Other works in progress include:

  • Improved action
  • SYCL implementation.
  • Multi-GPU support
  • CMake build system
  • yaml input file
  • Set lattice volume and CPU grid at runtime
  • Higher order integrators. 11 stage 4th order non-gradient integrator implimented but no speedup yet

Getting started

This code is written for MPI on Linux, thus has a few caveats to get up and running

  1. In sizes.h, set the lattice size. By default we assume the spatial components to be equal

  2. Also in sizes.h set the processor grid size by setting the values of

    npx npy npz npt

    These MUST be divisors of

    nx ny nz nt

    set in step one.

  3. Compile the code using the desired Makefile.

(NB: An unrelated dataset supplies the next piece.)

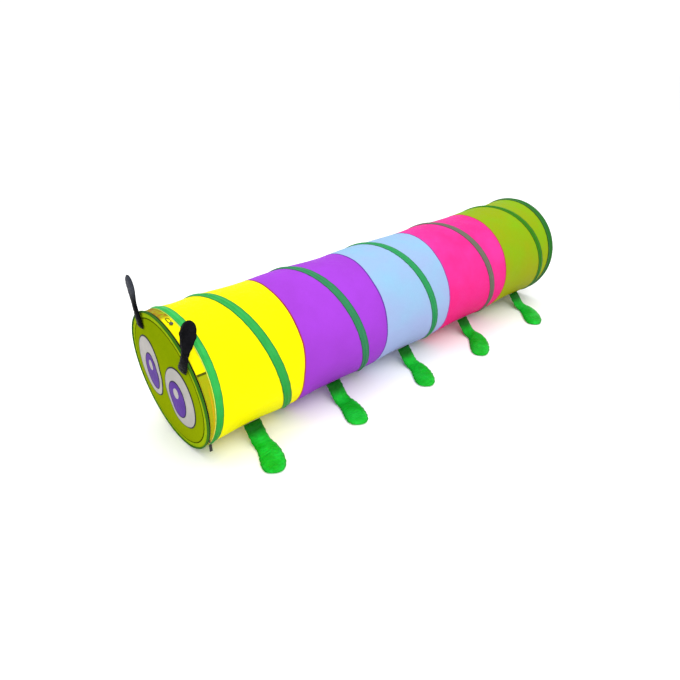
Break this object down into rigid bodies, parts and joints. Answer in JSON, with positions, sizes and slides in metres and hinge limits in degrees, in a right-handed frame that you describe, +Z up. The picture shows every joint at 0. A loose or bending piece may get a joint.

Please note that the paths given in the Makefiles for BLAS libraries etc. are based on my own system. You may need to adjust these manually.

  4. Run the code. This may differ from system to system, especially if a task scheduler like SLURM is being used. On my desktop it can be run locally using the following command

    mpirun -n<nproc> ./su2hmc <input_file>
  • nproc is the number of processors, given by the product of npx npy npz npt
  • If no input file is given, the programme defaults to midout. The default name is a historical one which goes back generations to the early days of Lattice QCD.

Input parameters

A sample input file looks like

0.00200	1.7	0.1780	0.00	0.000	0.0	0.0	500	20	1	1	100
dt	beta	akappa	jqq	thetaq	fmu	aNf	stepl	ntraj	istart	icheck	iread

where

  • dt is the step size for the update
  • beta is β, given up to three significant figures
  • akappa is hopping parameter, given up to four significant figures
  • jqq is the diquark source, given up to three significant figures
  • thetaq is the diquark mixing angle
  • fmu is the chemical potential
  • aNf is ignored. Originating in the Cornell group when Ken Wilson was still there, that molecular dynamics time-discretisation artifacts can be absorbed into renormalisation of the bare parameters of the lattice action
  • stepl is the average number of steps per trajectory. For a single trajectory it times dt should equal 1
  • ntraj is the number of trajectories
  • istart signals a hot start (>=1) or cold start (<=0)
  • icheck is how often to print out a configuration. We typically use 5 and tune for 80% acceptance rate
  • iread is the starting configuration for continuation runs. If zero, start without reading

The bottom line of the input is ignored by the programme and is just there to make your life easier. Blank space does not matter, so long as there is some gap between the input parameters in the file and they are all on a single line.